The State Security Directorate (SSD) in Abu Dhabi and the Dubai State Security (DSS) remained primarily responsible for counterterrorism law enforcement efforts.  Local, emirate-level police forces, especially the Abu Dhabi Police and the Dubai Police, were the first responders in such cases and provided technical assistance to SSD and DSS.  The UAE security apparatus demonstrated capability in investigations, crisis response, and border security, and forces were trained and equipped to detect, deter, and respond to terrorist incidents.

As in previous years, the UAE worked closely with the United States, through the U.S. Department of Homeland Security (DHS), to improve its border security posture.  Information sharing between the Abu Dhabi Police’s Criminal Investigations Division and DHS Investigations helped counter transnational criminal organizations and terrorist groups.

Countering the Financing of Terrorism:  The UAE is a member of the Middle East and North Africa Financial Action Task Force (MENAFATF), and its FIU, the United Arab Emirates Financial Intelligence Unit, is a member of the Egmont Group.  The UAE is also a member of the regional Terrorist Financing Targeting Center (TFTC).

The UAE was added to the FATF “gray list” in 2022.  In February, FATF reported that the UAE made a high-level political commitment to work with FATF and MENAFATF to strengthen the effectiveness of its Anti-Money Laundering and Countering Financing of Terrorism (AML/CFT) regime.  Since the adoption of its mutual evaluation report in 2020, the UAE has made significant progress across its recommended actions to improve its AML/CFT regime, including by finalizing a terrorist financing risk assessment and creating an AML/CFT coordination committee.  The UAE also established an effective system to implement targeted financial sanctions (TFS) without delay, significantly improving its ability to confiscate criminal proceeds and engage in international cooperation.  The UAE also provided additional resources to the FIU to strengthen analysis and provide financial intelligence to law enforcement agencies and prosecutors to counter high-risk money laundering threats.

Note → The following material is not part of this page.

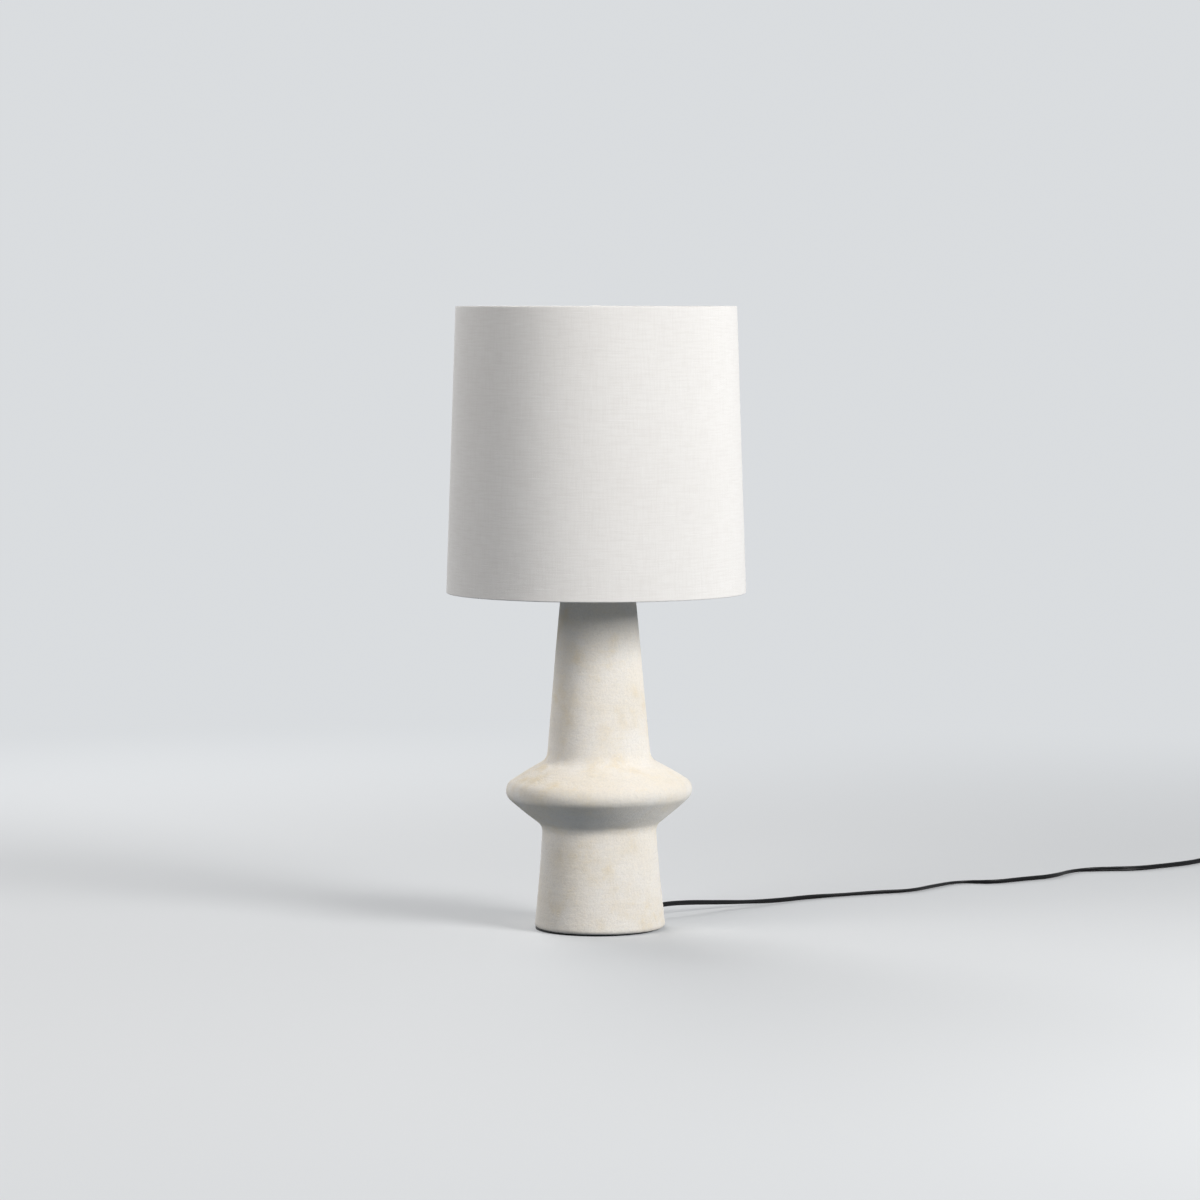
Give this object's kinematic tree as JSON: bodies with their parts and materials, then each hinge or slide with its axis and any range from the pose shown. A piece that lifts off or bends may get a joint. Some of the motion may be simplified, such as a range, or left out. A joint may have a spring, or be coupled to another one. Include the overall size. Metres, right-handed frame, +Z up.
{
  "type": "table lamp",
  "caption": "Table lamp with a hollow cast base with a flared ring, a tapered drum shade on a harp and spider, a screw bulb, a turn-knob switch and a flat lead with a plug.",
  "frame": {"origin": "on the standing surface, under the centre of the foot", "axes": "+Z up along the lamp's axis, -Y towards the front, where the switch knob points; the lead leaves at the back right"},
  "size_m": [1.0898, 0.8297, 0.74],
  "materials": {
    "black_felt": "felt",
    "cast_plaster": "matt, hand-finished",
    "black_rubber": "soft matt",
    "black_cord": "satin flexible jacket",
    "zinc_steel": "zinc plated",
    "polished_brass": "polished, lacquered",
    "nickel_steel": "satin nickel",
    "insulating_paper": "pressed fibre",
    "black_phenolic": "moulded",
    "spring_brass": "bare",
    "copper_lead": "thin insulated wire",
    "knob_plastic": "moulded",
    "cap_nickel": "rolled thread",
    "black_glass": "vitreous",
    "solder": "dull",
    "bulb_plastic": "satin white",
    "board_aluminium": "white coated",
    "frosted_globe": "frosted",
    "natural_linen": "fine slubbed weave",
    "shade_sheet": "white styrene",
    "white_wire": "white coated",
    "tie_plastic": "plastic-coated wire tie",
    "plug_vinyl": "moulded vinyl"
  },
  "bodies": {
    "lamp": {"foot_pad": "black_felt", "base_shell": "cast_plaster", "strain_relief": "black_rubber", "inner_cord": "black_cord", "threaded_rod": "zinc_steel", "bottom_washer": "zinc_steel", "bottom_nut": "zinc_steel", "vase_cap": "polished_brass", "neck_spacer": "polished_brass", "lock_nut": "zinc_steel", "harp_saddle": "nickel_steel", "harp_loop": "nickel_steel", "socket_cap": "polished_brass", "socket_shell": "polished_brass", "socket_liner": "insulating_paper", "socket_core": "black_phenolic", "thread_shell": "spring_brass", "centre_contact": "spring_brass", "terminal_screws": "spring_brass", "lead_wires": "copper_lead", "cord_tube": "black_cord", "cord_coil": "black_cord", "coil_tie": "tie_plastic", "plug_body": "plug_vinyl", "plug_blades": "spring_brass"},
    "switch": {"switch_shaft": "zinc_steel", "switch_knob": "knob_plastic"},
    "sleeve_right": {"sleeve_right": "nickel_steel"},
    "sleeve_left": {"sleeve_left": "nickel_steel"},
    "bulb_lift": {"bulb_tip": "solder"},
    "bulb": {"bulb_insulator": "black_glass", "bulb_screw_cap": "cap_nickel", "bulb_collar": "bulb_plastic", "bulb_board": "board_aluminium", "bulb_globe": "frosted_globe"},
    "shade": {"harp_stud": "nickel_steel", "shade_fabric": "natural_linen", "shade_liner": "shade_sheet", "top_hoop": "white_wire", "bottom_hoop": "white_wire", "spider": "white_wire"},
    "finial_lift": {"finial_foot": "polished_brass"},
    "finial": {"finial_knob": "polished_brass"}
  },
  "joints": [
    {"name": "switch_turn", "type": "hinge", "parent": "lamp", "child": "switch", "pos_m": [0, -0.026, 0.494], "axis": [0, -1, 0], "continuous": true},
    {"name": "sleeve_right_slide", "type": "slide", "parent": "lamp", "child": "sleeve_right", "axis": [0, 0, 1], "range_m": [0, 0.015]},
    {"name": "sleeve_left_slide", "type": "slide", "parent": "lamp", "child": "sleeve_left", "axis": [0, 0, 1], "range_m": [0, 0.015]},
    {"name": "bulb_rise", "type": "slide", "parent": "lamp", "child": "bulb_lift", "axis": [0, 0, 1], "range_m": [0, 0.01814]},
    {"name": "bulb_unscrew", "type": "hinge", "parent": "bulb_lift", "child": "bulb", "pos_m": [0, 0, 0.52], "axis": [0, 0, 1], "range_deg": [0, 1800]},
    {"name": "shade_turn", "type": "hinge", "parent": "lamp", "child": "shade", "pos_m": [0, 0, 0.71], "axis": [0, 0, 1], "continuous": true},
    {"name": "finial_rise", "type": "slide", "parent": "shade", "child": "finial_lift", "axis": [0, 0, 1], "range_m": [0, 0.00941]},
    {"name": "finial_unscrew", "type": "hinge", "parent": "finial_lift", "child": "finial", "pos_m": [0, 0, 0.72], "axis": [0, 0, 1], "range_deg": [0, 3600]}
  ],
  "couplings": [
    {"joint": "bulb_unscrew", "follows": "bulb_rise", "rad_per_m": 1731.6},
    {"joint": "finial_unscrew", "follows": "finial_rise", "rad_per_m": 6679}
  ]
}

In September, U.S. and UAE officials launched the AML/CFT Working Group to formalize existing bilateral technical cooperation and AML/CFT capacity building.  In October the Executive Office for Control and Nonproliferation issued updated guidance on TFS for financial institutions, virtual assets service providers, and designated nonfinancial businesses and professions.  In December, the Central Bank of UAE issued new AML/CFT guidance for Licensed Financial Institutions (LFIs) in the insurance sector.  The guidance requires LFIs to conduct enterprise risk assessments, perform enhanced customer due diligence practices, and maintain transaction monitoring systems aimed at countering illicit activity.

In collaboration with other TFTC member states, the UAE in June sanctioned 16 individuals, entities, and groups affiliated with a variety of regional terrorist organizations, including IRGC-QF, ISIS, and Boko Haram. The UAE also updated its domestic terrorist sanctions list in February to add a U.S.-designated IRGC-QF and Houthi financier and five related entities.

For further information on money laundering and financial crimes, see the 2022 International Narcotics Control Strategy Report, Volume 2, Money Laundering and Financial Crimes.

Countering Violent Extremism:  The UAE government continued to play a leadership role in global efforts to counter terrorist radicalization and recruitment, including by hosting meetings of the Global Coalition to Defeat-ISIS’s Stabilization and Communications Working Groups in November.  The meetings focused on the threat of violent extremism in the Arab world, support for stability in liberated areas, rehabilitation and reintegration efforts, and CVE communications efforts.  In addition to being a founding member of the GCTF, the UAE continued to support Hedayah, an international center of excellence for CVE and a GCTF Inspired Institution based in Abu Dhabi.  Hedayah carried out CVE programs and research projects around the world, including a U.S. Department of State-supported countermessaging effort for religious and community leaders in Tunisia.  The UAE also hosted the Sawab Center to counter ISIS messaging and online propaganda by ISIS and ISIS-affiliated organizations.

International and Regional Cooperation:  The UAE led or was actively engaged in a range of CT cooperation efforts within international, multilateral, and regional organizations and groupings that align with U.S. and like-minded policy priorities.  Relevant UAE engagements are highlighted below:

  • In February the UAE hosted the Targeted Financial Sanctions Summit 2022-Countering Terrorist and Proliferation Financing, with participation from GCC countries, a UN team, UK representatives, and a U.S. delegation, among others.
  • In October the UAE participated in the High-Level Conference on International and Regional Border Security and Management Cooperation to Counter Terrorism and Prevent the Movement of Terrorists, which was held in Dushanbe, Tajikistan.
  • In November the UAE participated in the “No Money for Terror” ministerial conference on countering the financing of terrorism, held in New Delhi.